* GIVEN REQUEST
Produce word for word the lines of the data below running from the one that has "beside the seat." to the one that has "obj.parent = empty", inclusive, and no others.

━━━━

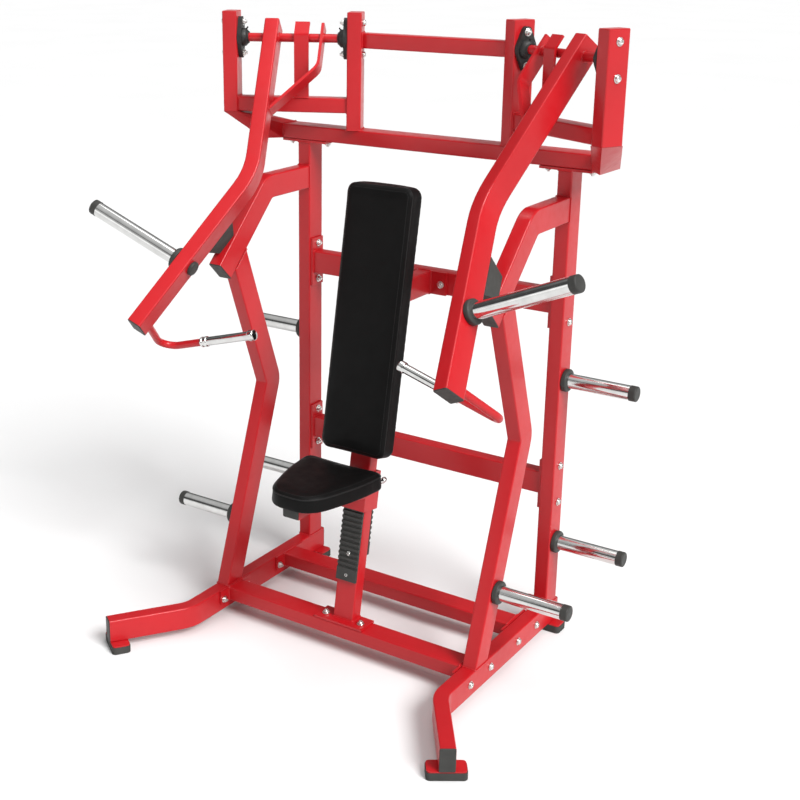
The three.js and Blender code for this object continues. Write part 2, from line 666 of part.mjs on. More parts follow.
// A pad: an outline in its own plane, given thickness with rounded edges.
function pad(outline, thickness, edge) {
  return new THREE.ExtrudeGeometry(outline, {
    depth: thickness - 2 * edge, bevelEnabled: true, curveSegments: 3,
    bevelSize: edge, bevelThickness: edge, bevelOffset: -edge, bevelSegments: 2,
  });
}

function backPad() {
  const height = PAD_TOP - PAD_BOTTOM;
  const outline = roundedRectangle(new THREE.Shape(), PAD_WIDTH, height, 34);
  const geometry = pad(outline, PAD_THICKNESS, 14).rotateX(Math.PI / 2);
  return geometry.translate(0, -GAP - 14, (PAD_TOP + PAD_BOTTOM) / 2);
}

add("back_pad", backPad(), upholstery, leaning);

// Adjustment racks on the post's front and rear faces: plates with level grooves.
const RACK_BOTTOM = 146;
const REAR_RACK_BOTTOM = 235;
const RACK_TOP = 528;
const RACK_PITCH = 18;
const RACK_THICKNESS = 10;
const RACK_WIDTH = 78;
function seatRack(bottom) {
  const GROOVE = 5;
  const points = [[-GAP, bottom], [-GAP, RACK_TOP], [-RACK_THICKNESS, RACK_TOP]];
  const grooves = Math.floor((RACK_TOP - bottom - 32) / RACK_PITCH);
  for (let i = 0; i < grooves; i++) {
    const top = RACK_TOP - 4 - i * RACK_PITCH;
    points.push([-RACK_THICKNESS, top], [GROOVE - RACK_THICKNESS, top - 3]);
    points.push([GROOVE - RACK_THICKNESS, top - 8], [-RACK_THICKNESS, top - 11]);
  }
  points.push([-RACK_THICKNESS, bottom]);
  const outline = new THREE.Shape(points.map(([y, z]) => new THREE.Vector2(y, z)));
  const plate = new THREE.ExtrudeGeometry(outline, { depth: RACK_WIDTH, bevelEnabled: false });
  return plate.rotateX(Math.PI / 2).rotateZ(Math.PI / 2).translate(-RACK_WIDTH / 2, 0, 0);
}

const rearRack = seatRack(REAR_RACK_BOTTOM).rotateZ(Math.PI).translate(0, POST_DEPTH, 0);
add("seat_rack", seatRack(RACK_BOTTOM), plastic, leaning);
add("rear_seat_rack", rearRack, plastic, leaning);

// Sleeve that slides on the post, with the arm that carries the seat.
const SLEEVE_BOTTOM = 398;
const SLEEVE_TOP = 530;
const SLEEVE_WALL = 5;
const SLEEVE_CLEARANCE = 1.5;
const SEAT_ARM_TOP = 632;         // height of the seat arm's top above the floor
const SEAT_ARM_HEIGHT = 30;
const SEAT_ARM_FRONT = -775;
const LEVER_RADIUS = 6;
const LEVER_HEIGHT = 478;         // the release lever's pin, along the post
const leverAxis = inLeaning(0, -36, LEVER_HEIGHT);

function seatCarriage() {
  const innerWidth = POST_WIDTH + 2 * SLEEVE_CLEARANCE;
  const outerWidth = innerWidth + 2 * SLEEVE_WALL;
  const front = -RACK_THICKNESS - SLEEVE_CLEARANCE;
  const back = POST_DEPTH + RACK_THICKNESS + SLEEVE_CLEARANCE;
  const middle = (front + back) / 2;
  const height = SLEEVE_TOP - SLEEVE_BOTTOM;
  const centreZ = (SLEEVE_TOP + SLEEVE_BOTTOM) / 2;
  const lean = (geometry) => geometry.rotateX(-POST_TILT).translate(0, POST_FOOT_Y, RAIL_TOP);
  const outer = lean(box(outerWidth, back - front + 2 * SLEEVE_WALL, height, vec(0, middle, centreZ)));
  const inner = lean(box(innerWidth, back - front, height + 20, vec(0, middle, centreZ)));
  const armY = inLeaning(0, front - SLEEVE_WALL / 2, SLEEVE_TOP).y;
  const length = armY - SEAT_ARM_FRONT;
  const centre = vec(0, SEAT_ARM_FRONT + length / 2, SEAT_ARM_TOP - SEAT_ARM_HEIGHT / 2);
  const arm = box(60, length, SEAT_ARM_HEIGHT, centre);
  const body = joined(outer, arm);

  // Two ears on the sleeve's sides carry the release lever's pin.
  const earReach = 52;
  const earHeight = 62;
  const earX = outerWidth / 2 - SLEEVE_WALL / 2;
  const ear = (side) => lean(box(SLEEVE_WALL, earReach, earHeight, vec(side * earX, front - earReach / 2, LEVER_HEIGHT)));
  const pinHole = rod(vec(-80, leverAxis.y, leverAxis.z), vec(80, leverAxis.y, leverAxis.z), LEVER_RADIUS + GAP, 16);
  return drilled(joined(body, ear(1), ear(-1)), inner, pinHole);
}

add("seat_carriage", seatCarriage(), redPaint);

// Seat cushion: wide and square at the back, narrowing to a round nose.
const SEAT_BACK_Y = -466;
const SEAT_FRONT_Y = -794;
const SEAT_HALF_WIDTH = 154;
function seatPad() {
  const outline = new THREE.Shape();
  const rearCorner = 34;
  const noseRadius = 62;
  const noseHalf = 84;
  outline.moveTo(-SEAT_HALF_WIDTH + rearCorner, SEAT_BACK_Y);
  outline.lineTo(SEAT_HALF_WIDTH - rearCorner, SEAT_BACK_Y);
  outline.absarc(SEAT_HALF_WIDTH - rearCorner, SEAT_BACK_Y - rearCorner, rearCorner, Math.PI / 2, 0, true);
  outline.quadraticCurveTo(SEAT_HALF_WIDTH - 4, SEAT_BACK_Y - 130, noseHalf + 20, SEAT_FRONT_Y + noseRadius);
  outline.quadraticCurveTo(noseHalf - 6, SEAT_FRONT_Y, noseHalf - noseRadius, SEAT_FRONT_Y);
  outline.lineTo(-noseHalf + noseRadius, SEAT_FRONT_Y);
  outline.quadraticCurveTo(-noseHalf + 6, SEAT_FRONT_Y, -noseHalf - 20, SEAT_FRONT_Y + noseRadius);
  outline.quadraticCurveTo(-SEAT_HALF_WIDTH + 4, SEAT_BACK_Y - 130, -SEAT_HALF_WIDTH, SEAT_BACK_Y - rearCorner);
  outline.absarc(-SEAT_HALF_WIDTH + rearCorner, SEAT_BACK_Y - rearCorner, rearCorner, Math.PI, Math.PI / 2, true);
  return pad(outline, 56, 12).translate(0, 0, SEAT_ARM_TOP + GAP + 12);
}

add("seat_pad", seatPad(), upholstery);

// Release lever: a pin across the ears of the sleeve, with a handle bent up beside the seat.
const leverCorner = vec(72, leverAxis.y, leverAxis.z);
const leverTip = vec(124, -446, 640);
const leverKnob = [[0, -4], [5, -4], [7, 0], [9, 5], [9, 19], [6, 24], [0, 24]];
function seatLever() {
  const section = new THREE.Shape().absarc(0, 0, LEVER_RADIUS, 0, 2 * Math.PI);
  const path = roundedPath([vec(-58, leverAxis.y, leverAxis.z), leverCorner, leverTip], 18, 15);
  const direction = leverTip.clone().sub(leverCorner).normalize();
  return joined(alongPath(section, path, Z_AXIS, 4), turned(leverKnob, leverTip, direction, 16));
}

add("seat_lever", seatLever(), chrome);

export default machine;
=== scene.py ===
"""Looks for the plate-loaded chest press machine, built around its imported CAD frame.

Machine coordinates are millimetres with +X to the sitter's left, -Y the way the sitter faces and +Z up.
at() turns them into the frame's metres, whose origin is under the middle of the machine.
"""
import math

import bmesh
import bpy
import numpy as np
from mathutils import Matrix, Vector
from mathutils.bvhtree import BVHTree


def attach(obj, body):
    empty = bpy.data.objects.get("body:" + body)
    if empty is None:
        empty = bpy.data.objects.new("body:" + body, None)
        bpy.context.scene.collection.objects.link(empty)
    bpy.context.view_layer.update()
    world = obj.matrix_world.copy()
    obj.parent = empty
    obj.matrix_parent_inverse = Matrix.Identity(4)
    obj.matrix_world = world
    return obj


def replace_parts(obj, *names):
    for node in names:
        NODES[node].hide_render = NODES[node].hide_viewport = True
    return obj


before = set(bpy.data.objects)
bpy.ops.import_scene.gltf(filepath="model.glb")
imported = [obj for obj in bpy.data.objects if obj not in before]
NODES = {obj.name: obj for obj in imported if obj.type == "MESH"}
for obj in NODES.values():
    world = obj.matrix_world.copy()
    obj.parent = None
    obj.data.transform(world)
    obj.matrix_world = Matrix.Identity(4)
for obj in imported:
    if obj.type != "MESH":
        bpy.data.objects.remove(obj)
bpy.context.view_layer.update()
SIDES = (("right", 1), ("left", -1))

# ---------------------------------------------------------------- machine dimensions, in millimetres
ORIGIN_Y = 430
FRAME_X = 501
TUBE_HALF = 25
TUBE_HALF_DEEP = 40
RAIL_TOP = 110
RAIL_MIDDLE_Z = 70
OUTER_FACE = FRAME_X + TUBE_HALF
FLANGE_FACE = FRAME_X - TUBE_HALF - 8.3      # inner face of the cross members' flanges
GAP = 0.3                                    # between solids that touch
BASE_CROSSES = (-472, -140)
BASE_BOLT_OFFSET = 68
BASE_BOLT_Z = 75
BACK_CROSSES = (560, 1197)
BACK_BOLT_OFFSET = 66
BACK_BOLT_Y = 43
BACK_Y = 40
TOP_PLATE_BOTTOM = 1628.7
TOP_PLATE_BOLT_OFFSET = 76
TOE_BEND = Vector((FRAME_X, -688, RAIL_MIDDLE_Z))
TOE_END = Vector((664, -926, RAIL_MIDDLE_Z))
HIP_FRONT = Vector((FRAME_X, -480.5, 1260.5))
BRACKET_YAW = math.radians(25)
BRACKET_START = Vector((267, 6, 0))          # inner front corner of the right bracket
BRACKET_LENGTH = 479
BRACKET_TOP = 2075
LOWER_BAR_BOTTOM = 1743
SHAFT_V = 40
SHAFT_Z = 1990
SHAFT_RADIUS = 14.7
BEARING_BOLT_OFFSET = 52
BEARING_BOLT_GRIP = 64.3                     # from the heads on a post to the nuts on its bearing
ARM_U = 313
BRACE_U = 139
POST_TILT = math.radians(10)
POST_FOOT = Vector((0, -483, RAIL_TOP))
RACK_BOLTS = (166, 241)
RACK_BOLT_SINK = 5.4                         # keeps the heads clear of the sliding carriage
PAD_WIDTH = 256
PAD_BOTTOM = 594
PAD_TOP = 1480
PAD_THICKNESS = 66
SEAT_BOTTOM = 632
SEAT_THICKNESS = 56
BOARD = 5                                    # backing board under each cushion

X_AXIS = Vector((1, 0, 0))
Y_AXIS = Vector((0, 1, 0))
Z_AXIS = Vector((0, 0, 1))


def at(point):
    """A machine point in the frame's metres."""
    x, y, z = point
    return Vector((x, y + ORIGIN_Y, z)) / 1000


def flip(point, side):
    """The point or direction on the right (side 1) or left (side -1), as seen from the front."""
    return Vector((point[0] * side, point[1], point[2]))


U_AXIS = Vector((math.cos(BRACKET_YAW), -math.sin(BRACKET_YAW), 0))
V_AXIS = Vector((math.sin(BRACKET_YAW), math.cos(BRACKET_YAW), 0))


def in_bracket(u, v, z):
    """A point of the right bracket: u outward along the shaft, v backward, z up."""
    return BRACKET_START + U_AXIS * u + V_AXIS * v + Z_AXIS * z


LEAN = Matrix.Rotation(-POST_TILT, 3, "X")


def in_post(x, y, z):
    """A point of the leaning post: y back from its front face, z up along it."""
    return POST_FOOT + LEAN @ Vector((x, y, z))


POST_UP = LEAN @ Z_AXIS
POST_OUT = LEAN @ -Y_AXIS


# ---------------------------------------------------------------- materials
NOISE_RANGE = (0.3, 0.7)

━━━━

* SOLUTION
// Release lever: a pin across the ears of the sleeve, with a handle bent up beside the seat.
const leverCorner = vec(72, leverAxis.y, leverAxis.z);
const leverTip = vec(124, -446, 640);
const leverKnob = [[0, -4], [5, -4], [7, 0], [9, 5], [9, 19], [6, 24], [0, 24]];
function seatLever() {
  const section = new THREE.Shape().absarc(0, 0, LEVER_RADIUS, 0, 2 * Math.PI);
  const path = roundedPath([vec(-58, leverAxis.y, leverAxis.z), leverCorner, leverTip], 18, 15);
  const direction = leverTip.clone().sub(leverCorner).normalize();
  return joined(alongPath(section, path, Z_AXIS, 4), turned(leverKnob, leverTip, direction, 16));
}

add("seat_lever", seatLever(), chrome);

export default machine;
=== scene.py ===
"""Looks for the plate-loaded chest press machine, built around its imported CAD frame.

Machine coordinates are millimetres with +X to the sitter's left, -Y the way the sitter faces and +Z up.
at() turns them into the frame's metres, whose origin is under the middle of the machine.
"""
import math

import bmesh
import bpy
import numpy as np
from mathutils import Matrix, Vector
from mathutils.bvhtree import BVHTree


def attach(obj, body):
    empty = bpy.data.objects.get("body:" + body)
    if empty is None:
        empty = bpy.data.objects.new("body:" + body, None)
        bpy.context.scene.collection.objects.link(empty)
    bpy.context.view_layer.update()
    world = obj.matrix_world.copy()
    obj.parent = empty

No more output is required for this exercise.